THE PROBLEM — Both end lines count: copy exactly from the line that contains "rings = build_pieces(pieces, tools)" to the line that contains "obj.data.transform(obj.matrix_world)", and only those lines.

───── DATA TO USE

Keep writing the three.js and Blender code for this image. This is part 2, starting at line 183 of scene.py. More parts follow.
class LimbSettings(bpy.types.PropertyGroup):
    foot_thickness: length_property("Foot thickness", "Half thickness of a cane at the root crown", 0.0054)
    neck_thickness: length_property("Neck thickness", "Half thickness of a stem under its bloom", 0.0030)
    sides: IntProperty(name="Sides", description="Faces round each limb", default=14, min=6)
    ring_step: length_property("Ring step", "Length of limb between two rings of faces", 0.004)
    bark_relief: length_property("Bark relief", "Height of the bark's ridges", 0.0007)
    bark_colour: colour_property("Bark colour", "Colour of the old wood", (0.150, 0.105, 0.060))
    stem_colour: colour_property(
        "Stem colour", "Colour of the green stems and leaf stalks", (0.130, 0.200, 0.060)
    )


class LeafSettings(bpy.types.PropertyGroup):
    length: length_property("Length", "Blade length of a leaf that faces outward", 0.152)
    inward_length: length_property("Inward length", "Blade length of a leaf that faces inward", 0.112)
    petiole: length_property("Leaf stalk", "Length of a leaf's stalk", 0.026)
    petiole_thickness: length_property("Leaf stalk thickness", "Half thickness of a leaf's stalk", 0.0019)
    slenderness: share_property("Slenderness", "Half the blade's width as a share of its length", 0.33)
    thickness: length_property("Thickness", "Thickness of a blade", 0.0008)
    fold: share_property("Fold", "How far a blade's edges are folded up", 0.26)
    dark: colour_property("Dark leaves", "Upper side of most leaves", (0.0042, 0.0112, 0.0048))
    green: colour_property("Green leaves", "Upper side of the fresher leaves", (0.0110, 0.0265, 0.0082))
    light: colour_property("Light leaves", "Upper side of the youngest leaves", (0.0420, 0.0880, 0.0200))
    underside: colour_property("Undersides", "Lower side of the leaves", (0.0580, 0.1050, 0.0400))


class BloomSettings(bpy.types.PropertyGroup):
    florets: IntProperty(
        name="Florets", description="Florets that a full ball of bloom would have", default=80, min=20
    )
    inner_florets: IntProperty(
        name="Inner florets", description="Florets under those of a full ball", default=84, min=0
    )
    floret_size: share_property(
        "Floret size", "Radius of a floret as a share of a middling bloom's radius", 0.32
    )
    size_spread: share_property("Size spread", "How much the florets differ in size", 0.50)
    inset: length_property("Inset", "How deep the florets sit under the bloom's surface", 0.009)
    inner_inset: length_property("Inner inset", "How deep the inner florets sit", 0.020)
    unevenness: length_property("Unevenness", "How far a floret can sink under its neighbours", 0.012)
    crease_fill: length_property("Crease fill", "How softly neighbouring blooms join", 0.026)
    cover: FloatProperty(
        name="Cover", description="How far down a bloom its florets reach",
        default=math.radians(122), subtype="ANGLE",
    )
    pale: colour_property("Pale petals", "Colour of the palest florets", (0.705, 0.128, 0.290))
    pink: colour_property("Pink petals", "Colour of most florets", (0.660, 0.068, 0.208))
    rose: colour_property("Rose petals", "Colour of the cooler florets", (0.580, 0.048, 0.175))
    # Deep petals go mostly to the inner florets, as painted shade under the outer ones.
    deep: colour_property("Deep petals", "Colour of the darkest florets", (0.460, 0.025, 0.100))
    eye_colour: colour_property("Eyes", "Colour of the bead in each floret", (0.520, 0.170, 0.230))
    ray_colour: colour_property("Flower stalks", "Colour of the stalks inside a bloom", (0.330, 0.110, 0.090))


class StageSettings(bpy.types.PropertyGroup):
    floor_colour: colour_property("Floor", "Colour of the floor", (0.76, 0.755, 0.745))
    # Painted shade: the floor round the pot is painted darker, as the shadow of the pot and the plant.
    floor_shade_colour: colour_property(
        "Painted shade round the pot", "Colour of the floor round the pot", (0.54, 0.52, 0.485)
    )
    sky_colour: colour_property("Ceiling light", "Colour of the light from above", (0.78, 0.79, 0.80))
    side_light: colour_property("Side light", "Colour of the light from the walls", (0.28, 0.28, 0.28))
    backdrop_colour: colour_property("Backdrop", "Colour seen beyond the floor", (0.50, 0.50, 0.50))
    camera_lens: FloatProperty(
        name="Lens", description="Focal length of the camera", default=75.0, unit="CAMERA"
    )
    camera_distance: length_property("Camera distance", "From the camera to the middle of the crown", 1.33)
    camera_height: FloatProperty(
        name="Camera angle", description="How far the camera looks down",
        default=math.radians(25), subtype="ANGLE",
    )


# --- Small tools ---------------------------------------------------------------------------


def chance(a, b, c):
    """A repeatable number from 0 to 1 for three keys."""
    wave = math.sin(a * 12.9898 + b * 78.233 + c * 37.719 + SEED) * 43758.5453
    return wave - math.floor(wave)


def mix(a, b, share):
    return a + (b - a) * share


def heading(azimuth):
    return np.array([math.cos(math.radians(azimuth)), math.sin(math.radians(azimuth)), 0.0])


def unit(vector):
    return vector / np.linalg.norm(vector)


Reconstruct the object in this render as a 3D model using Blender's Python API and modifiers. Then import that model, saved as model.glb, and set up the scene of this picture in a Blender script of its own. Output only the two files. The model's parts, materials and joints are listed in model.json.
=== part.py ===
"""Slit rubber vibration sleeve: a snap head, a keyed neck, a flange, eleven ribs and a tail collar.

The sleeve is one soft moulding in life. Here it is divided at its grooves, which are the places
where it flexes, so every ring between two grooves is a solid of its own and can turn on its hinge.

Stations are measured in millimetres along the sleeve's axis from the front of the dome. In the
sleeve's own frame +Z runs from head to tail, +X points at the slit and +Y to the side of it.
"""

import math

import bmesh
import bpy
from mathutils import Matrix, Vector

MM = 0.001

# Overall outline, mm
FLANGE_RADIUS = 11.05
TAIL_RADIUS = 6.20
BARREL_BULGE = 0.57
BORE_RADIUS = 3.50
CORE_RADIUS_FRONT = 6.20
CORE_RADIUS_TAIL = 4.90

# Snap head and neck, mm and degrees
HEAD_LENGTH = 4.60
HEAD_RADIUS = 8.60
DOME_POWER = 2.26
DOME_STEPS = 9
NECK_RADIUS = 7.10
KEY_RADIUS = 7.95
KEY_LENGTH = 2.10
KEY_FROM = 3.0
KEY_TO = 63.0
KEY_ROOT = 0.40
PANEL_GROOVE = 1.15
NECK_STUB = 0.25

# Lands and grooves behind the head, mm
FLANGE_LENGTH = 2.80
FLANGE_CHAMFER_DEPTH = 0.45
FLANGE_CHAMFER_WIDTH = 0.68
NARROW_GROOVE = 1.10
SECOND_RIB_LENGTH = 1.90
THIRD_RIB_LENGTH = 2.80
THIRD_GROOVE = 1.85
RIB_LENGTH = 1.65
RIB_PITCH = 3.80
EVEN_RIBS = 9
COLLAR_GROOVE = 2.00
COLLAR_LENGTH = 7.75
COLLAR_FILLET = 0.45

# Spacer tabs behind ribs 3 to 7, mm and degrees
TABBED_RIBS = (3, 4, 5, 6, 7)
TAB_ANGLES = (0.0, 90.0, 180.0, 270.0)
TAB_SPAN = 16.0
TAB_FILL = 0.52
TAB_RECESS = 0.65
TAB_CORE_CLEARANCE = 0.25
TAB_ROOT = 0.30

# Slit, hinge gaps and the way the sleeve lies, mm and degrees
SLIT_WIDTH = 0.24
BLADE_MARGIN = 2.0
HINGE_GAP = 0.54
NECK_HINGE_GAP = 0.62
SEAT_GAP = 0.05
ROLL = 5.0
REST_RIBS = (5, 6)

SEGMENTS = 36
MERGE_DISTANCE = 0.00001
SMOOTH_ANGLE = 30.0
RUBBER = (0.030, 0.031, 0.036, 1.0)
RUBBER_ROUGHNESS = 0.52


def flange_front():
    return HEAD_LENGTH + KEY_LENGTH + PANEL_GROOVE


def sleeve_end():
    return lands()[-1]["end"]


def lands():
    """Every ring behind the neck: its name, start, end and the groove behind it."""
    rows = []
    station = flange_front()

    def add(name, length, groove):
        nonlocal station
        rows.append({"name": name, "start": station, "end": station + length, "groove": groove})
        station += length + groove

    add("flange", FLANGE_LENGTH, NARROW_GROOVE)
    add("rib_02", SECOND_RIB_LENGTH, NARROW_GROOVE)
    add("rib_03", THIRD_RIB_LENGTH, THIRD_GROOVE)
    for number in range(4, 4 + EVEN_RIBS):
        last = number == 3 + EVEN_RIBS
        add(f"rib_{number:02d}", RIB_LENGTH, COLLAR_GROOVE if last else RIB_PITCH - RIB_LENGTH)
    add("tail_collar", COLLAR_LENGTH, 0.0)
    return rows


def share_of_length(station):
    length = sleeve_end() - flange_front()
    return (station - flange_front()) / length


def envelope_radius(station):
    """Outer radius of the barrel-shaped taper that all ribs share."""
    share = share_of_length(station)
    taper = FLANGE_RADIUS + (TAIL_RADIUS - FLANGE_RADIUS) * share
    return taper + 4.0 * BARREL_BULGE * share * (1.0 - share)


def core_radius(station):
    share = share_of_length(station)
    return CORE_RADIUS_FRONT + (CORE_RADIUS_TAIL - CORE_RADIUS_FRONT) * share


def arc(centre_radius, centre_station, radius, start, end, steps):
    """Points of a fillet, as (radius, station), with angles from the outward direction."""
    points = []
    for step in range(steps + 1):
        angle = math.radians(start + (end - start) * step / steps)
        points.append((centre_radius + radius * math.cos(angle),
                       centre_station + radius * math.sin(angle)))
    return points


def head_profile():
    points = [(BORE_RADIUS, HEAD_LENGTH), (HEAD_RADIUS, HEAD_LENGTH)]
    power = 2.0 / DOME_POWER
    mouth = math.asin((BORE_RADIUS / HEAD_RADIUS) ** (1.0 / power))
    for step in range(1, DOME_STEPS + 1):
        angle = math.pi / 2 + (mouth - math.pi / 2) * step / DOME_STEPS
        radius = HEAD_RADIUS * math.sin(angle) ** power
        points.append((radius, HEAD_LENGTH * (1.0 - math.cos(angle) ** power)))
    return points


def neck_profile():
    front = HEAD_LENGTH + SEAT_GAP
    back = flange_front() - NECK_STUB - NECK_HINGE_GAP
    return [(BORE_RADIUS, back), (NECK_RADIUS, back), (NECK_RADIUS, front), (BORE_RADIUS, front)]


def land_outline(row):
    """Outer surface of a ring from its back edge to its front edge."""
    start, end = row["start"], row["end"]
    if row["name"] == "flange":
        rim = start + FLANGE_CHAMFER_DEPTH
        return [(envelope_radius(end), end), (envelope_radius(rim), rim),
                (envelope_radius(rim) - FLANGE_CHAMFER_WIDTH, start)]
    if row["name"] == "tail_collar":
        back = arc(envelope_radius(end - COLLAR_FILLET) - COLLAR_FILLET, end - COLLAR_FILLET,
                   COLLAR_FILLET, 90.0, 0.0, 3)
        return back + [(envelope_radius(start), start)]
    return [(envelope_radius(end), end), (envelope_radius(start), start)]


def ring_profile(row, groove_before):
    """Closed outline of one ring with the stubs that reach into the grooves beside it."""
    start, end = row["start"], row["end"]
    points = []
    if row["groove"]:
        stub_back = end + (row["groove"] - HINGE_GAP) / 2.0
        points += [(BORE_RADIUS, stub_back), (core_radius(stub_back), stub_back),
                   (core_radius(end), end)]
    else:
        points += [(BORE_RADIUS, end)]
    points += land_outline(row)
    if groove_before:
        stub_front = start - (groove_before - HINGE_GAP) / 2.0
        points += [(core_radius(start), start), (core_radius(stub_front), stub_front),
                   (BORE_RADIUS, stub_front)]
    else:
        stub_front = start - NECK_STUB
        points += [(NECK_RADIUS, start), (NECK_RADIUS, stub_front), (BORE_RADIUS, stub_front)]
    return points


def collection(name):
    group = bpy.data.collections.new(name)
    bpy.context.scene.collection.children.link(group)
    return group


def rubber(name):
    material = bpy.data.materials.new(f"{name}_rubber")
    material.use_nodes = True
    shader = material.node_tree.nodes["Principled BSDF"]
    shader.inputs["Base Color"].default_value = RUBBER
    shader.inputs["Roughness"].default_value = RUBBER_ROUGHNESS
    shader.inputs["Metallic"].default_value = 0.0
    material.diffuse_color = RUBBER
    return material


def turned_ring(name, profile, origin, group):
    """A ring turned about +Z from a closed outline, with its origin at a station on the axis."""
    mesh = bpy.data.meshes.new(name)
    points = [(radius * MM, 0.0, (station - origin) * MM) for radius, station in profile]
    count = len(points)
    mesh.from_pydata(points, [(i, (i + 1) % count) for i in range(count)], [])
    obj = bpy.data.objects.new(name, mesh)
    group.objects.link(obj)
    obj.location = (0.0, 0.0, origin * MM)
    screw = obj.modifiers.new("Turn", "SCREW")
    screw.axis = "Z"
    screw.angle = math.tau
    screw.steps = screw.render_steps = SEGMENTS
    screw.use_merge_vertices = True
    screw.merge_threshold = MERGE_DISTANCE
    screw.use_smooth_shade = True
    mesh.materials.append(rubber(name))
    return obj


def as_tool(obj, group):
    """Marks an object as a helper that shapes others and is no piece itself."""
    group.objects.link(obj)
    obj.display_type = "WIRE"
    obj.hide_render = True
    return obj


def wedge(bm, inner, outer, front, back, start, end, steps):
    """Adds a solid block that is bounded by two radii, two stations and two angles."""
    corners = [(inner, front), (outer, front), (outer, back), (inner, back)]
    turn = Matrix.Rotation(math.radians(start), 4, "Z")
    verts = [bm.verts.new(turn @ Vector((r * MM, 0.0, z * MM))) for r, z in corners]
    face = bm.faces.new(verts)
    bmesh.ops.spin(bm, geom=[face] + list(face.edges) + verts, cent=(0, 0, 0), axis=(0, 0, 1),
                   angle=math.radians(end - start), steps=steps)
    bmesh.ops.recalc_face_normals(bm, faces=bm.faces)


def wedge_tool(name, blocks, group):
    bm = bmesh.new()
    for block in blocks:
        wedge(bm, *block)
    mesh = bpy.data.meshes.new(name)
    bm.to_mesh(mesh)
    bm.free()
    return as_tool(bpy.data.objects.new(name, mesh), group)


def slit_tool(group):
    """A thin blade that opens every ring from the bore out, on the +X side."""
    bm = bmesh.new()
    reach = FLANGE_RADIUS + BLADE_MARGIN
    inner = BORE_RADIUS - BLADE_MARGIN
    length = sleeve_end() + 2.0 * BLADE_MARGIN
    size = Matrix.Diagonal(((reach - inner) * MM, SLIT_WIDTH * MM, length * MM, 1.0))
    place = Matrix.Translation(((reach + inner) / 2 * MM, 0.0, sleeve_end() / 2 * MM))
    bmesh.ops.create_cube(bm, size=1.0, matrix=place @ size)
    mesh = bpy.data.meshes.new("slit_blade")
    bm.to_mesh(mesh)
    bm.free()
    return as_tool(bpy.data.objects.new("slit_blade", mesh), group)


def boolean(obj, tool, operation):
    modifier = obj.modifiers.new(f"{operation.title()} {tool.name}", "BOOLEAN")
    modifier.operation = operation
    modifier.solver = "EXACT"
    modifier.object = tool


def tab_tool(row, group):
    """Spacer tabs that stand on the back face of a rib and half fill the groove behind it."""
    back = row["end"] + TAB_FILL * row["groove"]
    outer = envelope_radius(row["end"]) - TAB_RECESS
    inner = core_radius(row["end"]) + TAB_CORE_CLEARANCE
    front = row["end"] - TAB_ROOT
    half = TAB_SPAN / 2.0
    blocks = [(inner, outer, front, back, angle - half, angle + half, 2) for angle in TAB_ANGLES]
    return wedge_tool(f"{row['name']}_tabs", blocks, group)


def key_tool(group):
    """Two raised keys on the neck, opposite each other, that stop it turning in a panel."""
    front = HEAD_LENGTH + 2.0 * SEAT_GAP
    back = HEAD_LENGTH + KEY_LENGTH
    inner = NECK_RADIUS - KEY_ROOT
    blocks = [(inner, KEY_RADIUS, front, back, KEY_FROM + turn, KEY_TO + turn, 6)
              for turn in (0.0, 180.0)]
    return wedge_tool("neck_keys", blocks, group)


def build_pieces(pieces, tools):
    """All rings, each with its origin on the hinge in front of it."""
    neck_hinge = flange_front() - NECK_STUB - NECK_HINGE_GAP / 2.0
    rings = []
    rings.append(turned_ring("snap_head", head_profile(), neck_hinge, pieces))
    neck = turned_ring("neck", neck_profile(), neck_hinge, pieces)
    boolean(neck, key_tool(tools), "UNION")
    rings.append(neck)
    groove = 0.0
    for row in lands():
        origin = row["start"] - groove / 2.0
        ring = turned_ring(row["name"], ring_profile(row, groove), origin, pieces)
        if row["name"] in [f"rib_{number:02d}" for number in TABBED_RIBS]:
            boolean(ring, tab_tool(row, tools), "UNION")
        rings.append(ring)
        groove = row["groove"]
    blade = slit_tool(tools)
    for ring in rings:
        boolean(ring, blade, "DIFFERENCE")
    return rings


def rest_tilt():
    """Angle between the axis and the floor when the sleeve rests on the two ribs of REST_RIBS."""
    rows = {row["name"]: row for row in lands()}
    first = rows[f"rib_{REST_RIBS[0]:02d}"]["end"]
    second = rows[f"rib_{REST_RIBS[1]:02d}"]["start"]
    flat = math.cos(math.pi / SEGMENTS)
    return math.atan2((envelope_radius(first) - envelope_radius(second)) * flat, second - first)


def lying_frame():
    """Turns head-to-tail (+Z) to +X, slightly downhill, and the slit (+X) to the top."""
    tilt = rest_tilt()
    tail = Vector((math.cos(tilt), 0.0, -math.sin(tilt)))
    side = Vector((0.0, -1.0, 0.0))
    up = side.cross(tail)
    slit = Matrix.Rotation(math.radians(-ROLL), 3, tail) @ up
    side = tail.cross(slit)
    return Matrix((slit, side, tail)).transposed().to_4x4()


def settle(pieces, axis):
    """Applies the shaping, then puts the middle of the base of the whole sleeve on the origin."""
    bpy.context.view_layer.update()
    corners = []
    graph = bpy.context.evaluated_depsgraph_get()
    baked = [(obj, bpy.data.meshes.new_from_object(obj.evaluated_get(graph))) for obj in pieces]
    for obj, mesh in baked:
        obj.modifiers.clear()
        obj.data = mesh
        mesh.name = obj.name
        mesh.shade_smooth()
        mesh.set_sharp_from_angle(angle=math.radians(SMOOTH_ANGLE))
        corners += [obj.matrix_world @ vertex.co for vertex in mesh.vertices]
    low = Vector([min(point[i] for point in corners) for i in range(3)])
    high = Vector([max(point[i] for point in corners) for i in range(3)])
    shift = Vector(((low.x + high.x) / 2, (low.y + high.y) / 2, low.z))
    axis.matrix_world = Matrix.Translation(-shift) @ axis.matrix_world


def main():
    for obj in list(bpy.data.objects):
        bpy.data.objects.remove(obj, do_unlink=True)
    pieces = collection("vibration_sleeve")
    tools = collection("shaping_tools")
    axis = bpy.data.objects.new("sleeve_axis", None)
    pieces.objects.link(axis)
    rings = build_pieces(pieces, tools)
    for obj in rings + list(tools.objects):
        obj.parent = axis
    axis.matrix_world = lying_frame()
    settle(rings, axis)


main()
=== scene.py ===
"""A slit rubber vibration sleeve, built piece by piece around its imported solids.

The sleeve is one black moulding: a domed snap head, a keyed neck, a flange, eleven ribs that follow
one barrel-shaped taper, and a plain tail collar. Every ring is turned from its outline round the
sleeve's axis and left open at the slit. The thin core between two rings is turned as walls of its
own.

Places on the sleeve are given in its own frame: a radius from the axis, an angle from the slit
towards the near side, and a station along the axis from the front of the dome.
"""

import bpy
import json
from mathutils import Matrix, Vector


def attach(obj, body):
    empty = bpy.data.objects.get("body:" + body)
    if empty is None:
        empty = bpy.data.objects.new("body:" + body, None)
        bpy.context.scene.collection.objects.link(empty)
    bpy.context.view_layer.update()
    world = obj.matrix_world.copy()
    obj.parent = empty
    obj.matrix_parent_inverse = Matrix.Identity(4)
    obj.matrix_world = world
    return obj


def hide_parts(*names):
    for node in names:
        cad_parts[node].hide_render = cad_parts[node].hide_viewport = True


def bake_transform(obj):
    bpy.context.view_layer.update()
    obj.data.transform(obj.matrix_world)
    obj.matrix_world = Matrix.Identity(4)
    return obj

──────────

REPLY TO THE TASK —
    rings = build_pieces(pieces, tools)
    for obj in rings + list(tools.objects):
        obj.parent = axis
    axis.matrix_world = lying_frame()
    settle(rings, axis)


main()
=== scene.py ===
"""A slit rubber vibration sleeve, built piece by piece around its imported solids.

The sleeve is one black moulding: a domed snap head, a keyed neck, a flange, eleven ribs that follow
one barrel-shaped taper, and a plain tail collar. Every ring is turned from its outline round the
sleeve's axis and left open at the slit. The thin core between two rings is turned as walls of its
own.

Places on the sleeve are given in its own frame: a radius from the axis, an angle from the slit
towards the near side, and a station along the axis from the front of the dome.
"""

import bpy
import json
from mathutils import Matrix, Vector


def attach(obj, body):
    empty = bpy.data.objects.get("body:" + body)
    if empty is None:
        empty = bpy.data.objects.new("body:" + body, None)
        bpy.context.scene.collection.objects.link(empty)
    bpy.context.view_layer.update()
    world = obj.matrix_world.copy()
    obj.parent = empty
    obj.matrix_parent_inverse = Matrix.Identity(4)
    obj.matrix_world = world
    return obj


def hide_parts(*names):
    for node in names:
        cad_parts[node].hide_render = cad_parts[node].hide_viewport = True


def bake_transform(obj):
    bpy.context.view_layer.update()
    obj.data.transform(obj.matrix_world)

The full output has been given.